» **Task inputs**:
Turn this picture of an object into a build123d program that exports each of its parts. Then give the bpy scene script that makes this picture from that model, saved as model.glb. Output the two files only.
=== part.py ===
--
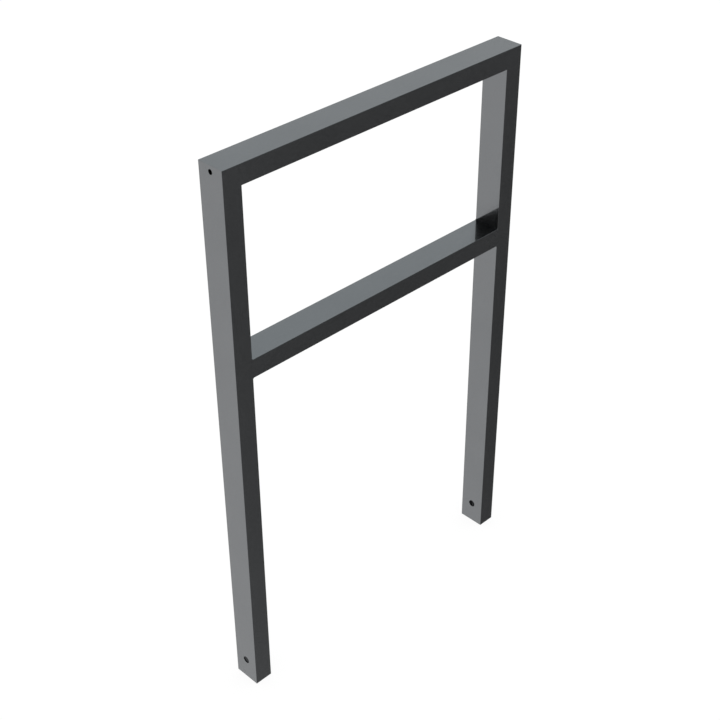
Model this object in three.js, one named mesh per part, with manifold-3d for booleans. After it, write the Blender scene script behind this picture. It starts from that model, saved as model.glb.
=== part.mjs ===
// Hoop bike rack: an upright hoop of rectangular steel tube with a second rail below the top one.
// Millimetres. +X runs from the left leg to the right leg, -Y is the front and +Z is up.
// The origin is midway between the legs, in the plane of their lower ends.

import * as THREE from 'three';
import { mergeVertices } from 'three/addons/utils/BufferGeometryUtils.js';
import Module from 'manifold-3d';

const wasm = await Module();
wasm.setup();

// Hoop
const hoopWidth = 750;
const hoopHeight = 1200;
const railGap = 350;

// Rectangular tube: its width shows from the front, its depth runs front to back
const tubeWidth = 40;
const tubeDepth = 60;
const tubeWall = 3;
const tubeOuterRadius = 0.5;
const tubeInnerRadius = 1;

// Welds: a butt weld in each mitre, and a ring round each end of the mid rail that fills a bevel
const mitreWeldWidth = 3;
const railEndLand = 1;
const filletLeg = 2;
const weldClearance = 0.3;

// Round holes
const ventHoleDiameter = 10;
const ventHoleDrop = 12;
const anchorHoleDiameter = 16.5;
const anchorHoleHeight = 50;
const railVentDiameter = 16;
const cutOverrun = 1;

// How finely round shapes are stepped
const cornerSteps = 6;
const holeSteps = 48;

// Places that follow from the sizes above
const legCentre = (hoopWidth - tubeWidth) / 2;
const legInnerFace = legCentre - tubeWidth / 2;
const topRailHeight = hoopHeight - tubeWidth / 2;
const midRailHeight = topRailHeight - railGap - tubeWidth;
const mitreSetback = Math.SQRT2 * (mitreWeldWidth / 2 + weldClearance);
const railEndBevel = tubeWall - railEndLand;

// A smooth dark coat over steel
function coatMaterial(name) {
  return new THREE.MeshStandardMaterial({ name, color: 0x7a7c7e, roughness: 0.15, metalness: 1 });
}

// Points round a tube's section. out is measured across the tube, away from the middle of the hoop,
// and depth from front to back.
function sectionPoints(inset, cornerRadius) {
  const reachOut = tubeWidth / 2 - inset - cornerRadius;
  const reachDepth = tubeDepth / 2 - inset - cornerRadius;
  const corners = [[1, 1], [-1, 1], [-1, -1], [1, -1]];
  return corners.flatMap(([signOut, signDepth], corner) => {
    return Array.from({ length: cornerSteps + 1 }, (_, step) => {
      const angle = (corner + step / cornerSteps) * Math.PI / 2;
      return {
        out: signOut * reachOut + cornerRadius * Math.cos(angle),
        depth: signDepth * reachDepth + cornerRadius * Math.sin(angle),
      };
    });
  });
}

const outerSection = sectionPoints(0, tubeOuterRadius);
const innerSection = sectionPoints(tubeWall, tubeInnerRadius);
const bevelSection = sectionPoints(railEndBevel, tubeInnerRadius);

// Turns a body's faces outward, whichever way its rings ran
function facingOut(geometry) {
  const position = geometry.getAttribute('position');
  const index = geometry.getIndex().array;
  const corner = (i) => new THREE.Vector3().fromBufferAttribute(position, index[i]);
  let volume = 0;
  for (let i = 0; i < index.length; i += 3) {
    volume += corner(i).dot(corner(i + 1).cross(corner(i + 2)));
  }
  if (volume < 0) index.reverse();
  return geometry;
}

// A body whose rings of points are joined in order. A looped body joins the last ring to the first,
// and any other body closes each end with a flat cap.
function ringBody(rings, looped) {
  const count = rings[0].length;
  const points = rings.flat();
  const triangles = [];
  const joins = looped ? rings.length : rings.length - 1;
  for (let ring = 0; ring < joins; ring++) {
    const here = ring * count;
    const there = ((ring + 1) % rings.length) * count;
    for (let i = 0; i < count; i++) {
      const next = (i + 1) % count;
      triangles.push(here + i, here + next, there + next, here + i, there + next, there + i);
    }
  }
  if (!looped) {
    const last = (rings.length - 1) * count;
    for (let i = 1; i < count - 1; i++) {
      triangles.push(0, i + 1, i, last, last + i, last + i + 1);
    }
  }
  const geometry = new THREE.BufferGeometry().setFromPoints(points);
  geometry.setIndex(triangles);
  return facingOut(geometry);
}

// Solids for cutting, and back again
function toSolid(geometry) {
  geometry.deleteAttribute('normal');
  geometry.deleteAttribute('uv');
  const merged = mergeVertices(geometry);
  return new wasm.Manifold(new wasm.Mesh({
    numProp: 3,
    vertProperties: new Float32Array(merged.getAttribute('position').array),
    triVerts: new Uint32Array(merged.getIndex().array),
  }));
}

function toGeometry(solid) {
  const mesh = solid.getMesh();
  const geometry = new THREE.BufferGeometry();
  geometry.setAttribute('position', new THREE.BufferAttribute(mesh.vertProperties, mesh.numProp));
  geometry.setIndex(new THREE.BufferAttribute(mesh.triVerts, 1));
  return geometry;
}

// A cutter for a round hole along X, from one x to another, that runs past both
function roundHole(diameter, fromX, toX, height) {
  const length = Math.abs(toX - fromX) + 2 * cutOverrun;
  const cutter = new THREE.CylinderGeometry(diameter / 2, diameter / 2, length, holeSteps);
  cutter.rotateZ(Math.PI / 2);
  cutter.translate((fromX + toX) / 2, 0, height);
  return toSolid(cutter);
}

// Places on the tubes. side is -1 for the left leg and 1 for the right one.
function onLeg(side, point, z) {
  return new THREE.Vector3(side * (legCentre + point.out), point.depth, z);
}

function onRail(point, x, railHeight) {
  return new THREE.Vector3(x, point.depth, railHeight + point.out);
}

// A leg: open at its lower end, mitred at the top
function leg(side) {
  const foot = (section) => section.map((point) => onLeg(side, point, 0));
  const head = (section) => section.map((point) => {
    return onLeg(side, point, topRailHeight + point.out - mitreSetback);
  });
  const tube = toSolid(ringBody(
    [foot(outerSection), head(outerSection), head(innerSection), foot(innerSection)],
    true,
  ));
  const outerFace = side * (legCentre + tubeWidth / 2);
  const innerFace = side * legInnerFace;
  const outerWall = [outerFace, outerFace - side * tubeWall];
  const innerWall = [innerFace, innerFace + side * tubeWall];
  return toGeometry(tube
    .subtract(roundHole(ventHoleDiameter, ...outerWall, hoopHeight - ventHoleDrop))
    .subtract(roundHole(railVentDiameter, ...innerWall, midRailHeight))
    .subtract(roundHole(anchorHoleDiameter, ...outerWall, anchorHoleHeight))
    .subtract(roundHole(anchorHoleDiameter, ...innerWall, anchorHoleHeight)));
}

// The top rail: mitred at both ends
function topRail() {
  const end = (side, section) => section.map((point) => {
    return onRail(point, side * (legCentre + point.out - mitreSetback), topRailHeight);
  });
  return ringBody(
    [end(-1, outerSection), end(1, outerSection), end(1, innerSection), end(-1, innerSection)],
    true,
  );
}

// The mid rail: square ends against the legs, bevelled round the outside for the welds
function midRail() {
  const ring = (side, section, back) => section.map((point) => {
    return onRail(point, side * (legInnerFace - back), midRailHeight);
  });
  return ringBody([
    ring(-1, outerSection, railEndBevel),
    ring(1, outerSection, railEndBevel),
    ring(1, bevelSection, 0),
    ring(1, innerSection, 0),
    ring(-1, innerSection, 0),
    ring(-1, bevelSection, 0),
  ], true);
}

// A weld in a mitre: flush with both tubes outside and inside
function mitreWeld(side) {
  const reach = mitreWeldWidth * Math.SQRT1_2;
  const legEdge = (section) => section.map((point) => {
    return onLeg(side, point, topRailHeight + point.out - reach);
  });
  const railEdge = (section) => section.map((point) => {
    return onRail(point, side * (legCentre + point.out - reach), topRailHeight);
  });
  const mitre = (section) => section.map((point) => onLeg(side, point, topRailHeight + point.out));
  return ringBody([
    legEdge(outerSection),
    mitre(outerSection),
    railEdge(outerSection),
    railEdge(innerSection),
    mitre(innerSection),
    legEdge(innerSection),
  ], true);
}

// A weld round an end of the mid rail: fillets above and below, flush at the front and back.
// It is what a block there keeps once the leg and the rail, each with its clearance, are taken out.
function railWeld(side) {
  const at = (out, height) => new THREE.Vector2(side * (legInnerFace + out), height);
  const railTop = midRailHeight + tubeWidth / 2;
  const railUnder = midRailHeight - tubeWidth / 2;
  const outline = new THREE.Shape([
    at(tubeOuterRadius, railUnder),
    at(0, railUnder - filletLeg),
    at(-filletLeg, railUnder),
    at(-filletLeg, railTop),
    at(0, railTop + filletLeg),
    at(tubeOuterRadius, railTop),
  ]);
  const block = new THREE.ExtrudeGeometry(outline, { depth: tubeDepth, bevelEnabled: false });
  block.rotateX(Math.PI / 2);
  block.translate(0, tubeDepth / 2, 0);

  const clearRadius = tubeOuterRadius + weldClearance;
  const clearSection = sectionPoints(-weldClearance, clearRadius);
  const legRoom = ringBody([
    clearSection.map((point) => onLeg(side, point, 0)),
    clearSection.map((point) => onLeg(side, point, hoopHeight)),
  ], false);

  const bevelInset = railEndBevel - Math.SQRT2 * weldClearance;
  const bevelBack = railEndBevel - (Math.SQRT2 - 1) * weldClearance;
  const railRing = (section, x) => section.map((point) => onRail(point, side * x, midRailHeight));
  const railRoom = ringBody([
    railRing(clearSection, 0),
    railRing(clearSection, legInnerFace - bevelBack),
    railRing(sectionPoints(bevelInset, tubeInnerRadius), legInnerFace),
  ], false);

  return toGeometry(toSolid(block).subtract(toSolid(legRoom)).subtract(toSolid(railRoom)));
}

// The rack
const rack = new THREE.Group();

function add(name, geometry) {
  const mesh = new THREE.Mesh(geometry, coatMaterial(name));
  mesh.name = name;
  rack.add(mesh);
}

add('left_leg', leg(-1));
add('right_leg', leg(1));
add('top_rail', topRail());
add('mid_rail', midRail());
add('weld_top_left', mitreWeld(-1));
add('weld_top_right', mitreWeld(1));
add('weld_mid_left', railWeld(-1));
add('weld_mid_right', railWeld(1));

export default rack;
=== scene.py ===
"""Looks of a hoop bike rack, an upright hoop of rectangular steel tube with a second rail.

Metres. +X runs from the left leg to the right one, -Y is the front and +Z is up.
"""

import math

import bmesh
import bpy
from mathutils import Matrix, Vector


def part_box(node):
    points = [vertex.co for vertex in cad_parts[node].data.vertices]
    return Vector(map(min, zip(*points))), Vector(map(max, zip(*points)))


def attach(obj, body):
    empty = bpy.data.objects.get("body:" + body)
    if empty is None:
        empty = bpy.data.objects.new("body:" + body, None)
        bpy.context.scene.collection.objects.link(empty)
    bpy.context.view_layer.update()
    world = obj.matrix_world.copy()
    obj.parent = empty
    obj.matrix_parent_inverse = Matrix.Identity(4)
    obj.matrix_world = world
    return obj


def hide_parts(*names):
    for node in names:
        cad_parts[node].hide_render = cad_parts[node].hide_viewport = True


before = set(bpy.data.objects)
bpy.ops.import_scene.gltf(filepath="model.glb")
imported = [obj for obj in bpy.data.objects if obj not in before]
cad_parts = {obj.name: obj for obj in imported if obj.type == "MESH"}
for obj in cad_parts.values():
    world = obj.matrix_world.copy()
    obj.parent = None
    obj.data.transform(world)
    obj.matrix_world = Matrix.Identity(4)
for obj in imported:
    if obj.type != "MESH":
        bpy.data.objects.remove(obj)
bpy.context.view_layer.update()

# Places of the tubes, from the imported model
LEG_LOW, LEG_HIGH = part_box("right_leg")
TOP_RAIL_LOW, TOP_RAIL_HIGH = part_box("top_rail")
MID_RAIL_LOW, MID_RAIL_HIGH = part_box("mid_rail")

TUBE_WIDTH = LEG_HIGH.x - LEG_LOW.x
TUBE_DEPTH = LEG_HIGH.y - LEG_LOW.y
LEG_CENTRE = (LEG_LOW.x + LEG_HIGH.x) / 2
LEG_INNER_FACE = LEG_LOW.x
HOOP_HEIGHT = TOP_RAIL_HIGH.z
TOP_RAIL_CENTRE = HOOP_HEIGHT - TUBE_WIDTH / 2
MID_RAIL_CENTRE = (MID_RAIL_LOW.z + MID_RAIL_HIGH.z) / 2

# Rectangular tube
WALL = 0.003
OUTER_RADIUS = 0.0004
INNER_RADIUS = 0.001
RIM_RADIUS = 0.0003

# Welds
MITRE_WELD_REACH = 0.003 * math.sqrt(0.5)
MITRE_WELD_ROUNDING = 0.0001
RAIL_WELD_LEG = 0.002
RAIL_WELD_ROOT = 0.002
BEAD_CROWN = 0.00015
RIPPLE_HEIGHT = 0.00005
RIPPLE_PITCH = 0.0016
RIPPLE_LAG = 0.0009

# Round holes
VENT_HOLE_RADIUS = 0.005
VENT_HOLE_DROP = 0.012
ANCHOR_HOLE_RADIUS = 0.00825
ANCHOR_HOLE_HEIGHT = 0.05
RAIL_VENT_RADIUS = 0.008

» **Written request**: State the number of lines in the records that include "type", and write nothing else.

» **Task answer**: 2